Source : BUSINESS_STANDARD
Last Updated: Wed, Nov 07, 2012 21:44 hrs

Comptroller & Auditor General (CAG) Vinod Rai today said key government bodies such as Central Bureau of Investigation (CBI), Central Vigilance Commission (CVC) and even the proposed Lokpal should be given Constitutional backing to enable them to function independently and effectively.

“We have the remarkable example of Lokpal...He will have to be guaranteed constitutional authority to function independently. CBI is not independent of executive. CVC is another much feared, much maligned, but still a statutory body. If you really want them to deliver you must take the risk and courage to make them Constitutional bodies,” Rai said at a session on Inclusive Governance at the World Economic Forum.

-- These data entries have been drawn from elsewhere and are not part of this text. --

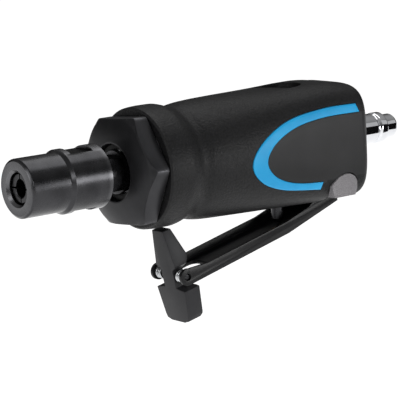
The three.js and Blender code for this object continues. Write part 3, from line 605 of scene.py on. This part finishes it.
# Stations of the grip: x, half width, height above the axis, depth below it, squareness.
GRIP_STATIONS = [
    (BODY_FRONT, COLLAR_R - 0.9, COLLAR_R - 0.9, COLLAR_R - 0.9, 2),
    (BODY_FRONT + 0.6, COLLAR_R - 0.3, COLLAR_R - 0.3, COLLAR_R - 0.3, 2),
    (53, COLLAR_R, COLLAR_R, COLLAR_R, 2),
    (57, COLLAR_R, COLLAR_R, COLLAR_R, 2),
    (59.5, COLLAR_R - 0.5, COLLAR_R - 0.5, COLLAR_R - 0.4, 2),
    (61.5, COLLAR_R - 1.2, COLLAR_R - 1.2, COLLAR_R - 1, 2),
    (63, VALLEY_R, VALLEY_R, VALLEY_R + 0.3, 2),
    (64.5, VALLEY_R, VALLEY_R, VALLEY_R + 0.3, 2),
    (67, VALLEY_R + 0.5, VALLEY_R + 0.5, VALLEY_R + 0.8, 2.05),
    (72, 20.6, 20.6, 21, 2.1),
    (80, 20.7, 20.9, 21.3, 2.2),
    (90, 20.4, 21, 21.5, 2.45),
    (100, 20, 21, 21.6, 2.8),
    (110, HALF_WIDTH, 21.1, 21.7, 3.2),
    (120, HALF_WIDTH, 21.3, 21.8, 3.6),
    (126, HALF_WIDTH, 21.3, 21.8, 3.8),
    (131, HALF_WIDTH, 21, 21.7, 4),
    (BODY_REAR - REAR_ROUND, HALF_WIDTH, 20.4, 21.4, 4.2),
]


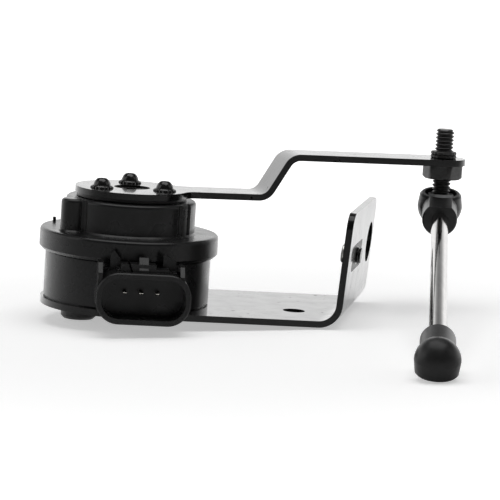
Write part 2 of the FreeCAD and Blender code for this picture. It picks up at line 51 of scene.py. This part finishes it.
# Camera, from the outline of the housing and the bracket in the photograph
IMAGE_PX = 500
FOCAL_PX = 2811.0
CAM_YAW = 0.1142
CAM_PITCH = 0.1392
CAM_ROLL = 0.0660
CAM_OFFSET = Vector((-42.36, 16.38, 956.25)) * MM

# The part lies tilted on the table: on the tall fixing head, the fold and the lower socket
TABLE_TILT_X = 3.62
TABLE_TILT_Y = 0.35

# Studio: where the white wall behind ends to the sides and above, and the room's dim level
WALL_EDGE = (-0.3, 0.35)
WALL_TOP = (0.28, 0.62)
ROOM_LEVEL = 0.07

# Sizes that the small pieces share with the solids
THREAD_R = 3.175 * MM
THREAD_PITCH = 1.27 * MM
THREAD_DEPTH = 0.62 * MM
STUD_HEX = 12.1 * MM
STUD_HEX_TURN = 13.2
ARM_BEARING = 8.0
ARM_LENGTH = 109.6 * MM
ARM_LOW = 35.9 * MM
ARM_RISE = 14.1 * MM
ARM_T = 2.2 * MM
HEX_H = 5.0 * MM
BALL_DROP = 9.4 * MM
BALL_R = 5.0 * MM
NECK_R = 2.4 * MM
NECK_TOP = 4.4 * MM
HEX_BEVEL = 0.7 * MM
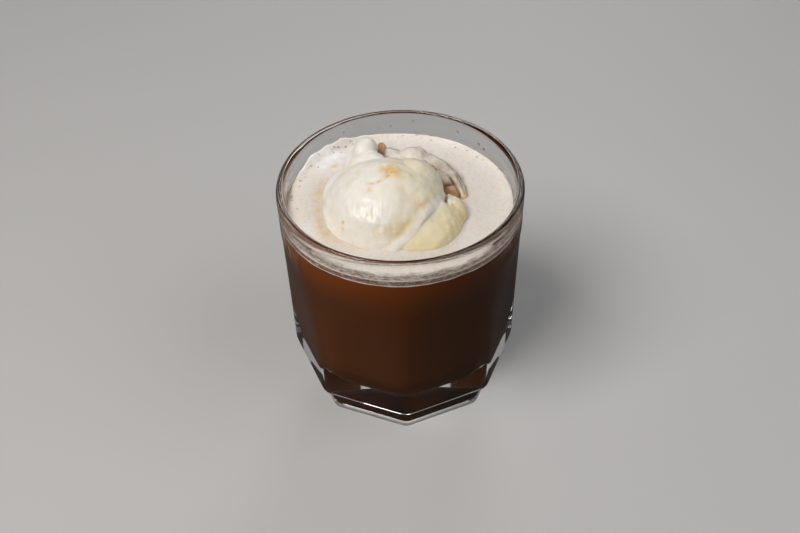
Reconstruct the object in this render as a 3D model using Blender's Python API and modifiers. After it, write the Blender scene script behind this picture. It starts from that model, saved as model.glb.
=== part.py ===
"""Affogato: one scoop of vanilla ice cream floating in milky coffee, in a heavy eight-sided tumbler.

The glass is pressed: eight flat panels ease upward into a round rim, outside and inside, and the
body steps in to a smaller eight-sided foot. The coffee fills the hollow up to a layer of pale
foam, and both are cut round the floating scoop. The origin is at the centre of the glass's base,
+Z is up, and one corner of the foot points toward -Y. Lengths are in metres.
"""
import math

import bmesh
import bpy
from mathutils import Matrix, Vector

MM = 0.001

# Glass, outside
RIM_RADIUS = 42.0 * MM
GLASS_HEIGHT = 86.4 * MM
LIP_THICKNESS = 2.0 * MM
FOOT_CORNER_RADIUS = 36.4 * MM
FOOT_EDGE_ROUNDING = 1.8 * MM
FOOT_HEIGHT = 8.0 * MM
SHOULDER_HEIGHT = 13.5 * MM
SHOULDER_CORNER_RADIUS = 40.9 * MM
SHOULDER_ROUNDING = 2.0 * MM

# Glass, hollow: a bowl-shaped floor below a wall that widens upward
HOLLOW_FLOOR = 11.5 * MM
HOLLOW_FLOOR_ROUNDING = 15.5 * MM
HOLLOW_FLOOR_INSET = 20.0 * MM
HOLLOW_FLOOR_CORNER_RADIUS = 33.8 * MM
HOLLOW_TOP_RADIUS = 38.5 * MM
HOLLOW_WALL_FOOT = HOLLOW_FLOOR + HOLLOW_FLOOR_ROUNDING

# Panels: a sharpness of 2 is a true circle, and 100 is nearly a sharp octagon
PANELS = 8
ROUND = 2.0
FOOT_SHARPNESS = 90.0
SHOULDER_SHARPNESS = 60.0
BODY_SHARPNESS = 32.0
NECK_SHARPNESS = 12.0
SHARPNESS_UP_THE_WALL = (
    (SHOULDER_HEIGHT, SHOULDER_SHARPNESS),
    (0.45 * GLASS_HEIGHT, BODY_SHARPNESS),
    (0.75 * GLASS_HEIGHT, NECK_SHARPNESS),
    (0.92 * GLASS_HEIGHT, ROUND),
)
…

CBI and CVC are not independent authorities and that was why people write about them as “handmade of government”, he said, adding “if Lokpal is expected to function with autonomy and total independence you will have to guarantee a constitutional mandate”.

The Comptroller and Auditor General (CAG), which is a constitutional body, has brought to light various corruption-related issues with regard to allocation of 2G spectrum, coal blocks, conduct of Commonwealth Games, etc. These reports, however, had evoked sharp reaction from the government.

The CAG is independent of the executive and once appointed for six years, it cannot be removed by the government. After demitting office, the CAG is ineligible for any further employment with the government. Heads of other bodies can be removed by the government.

Rai pitched for introducing an element of transparency in the functioning of companies too, and said the onus of bringing about the change was not only on the government but also on citizens, citizen groups and the media. He admitted that corruption cannot be completely eradicated, but cronyism and nepotism could be brought down.

“Why do we leave it to the government alone to introduce probity, transparency, accountability? Citizen groups must empower themselves and ensure that government officials live in glass houses and the transparency applies to the private sector too,” Rai said.

He said that today both bureaucrats and politicians are conscious of the fact that they would be accountable for every decision they take. He admitted that the brazenness with which decisions were being taken was appalling, but things have started changing.

Asked about the questions being raised by some government departments on CAG reports, Rai said, “Has anybody falted us on our facts? They have only talked about our computations, not on our facts. In our reports we say these are debatable.”

Talking about social sector schemes, the CAG said the government has done very well in building up models of delivery for programmes but loopholes are not plugged.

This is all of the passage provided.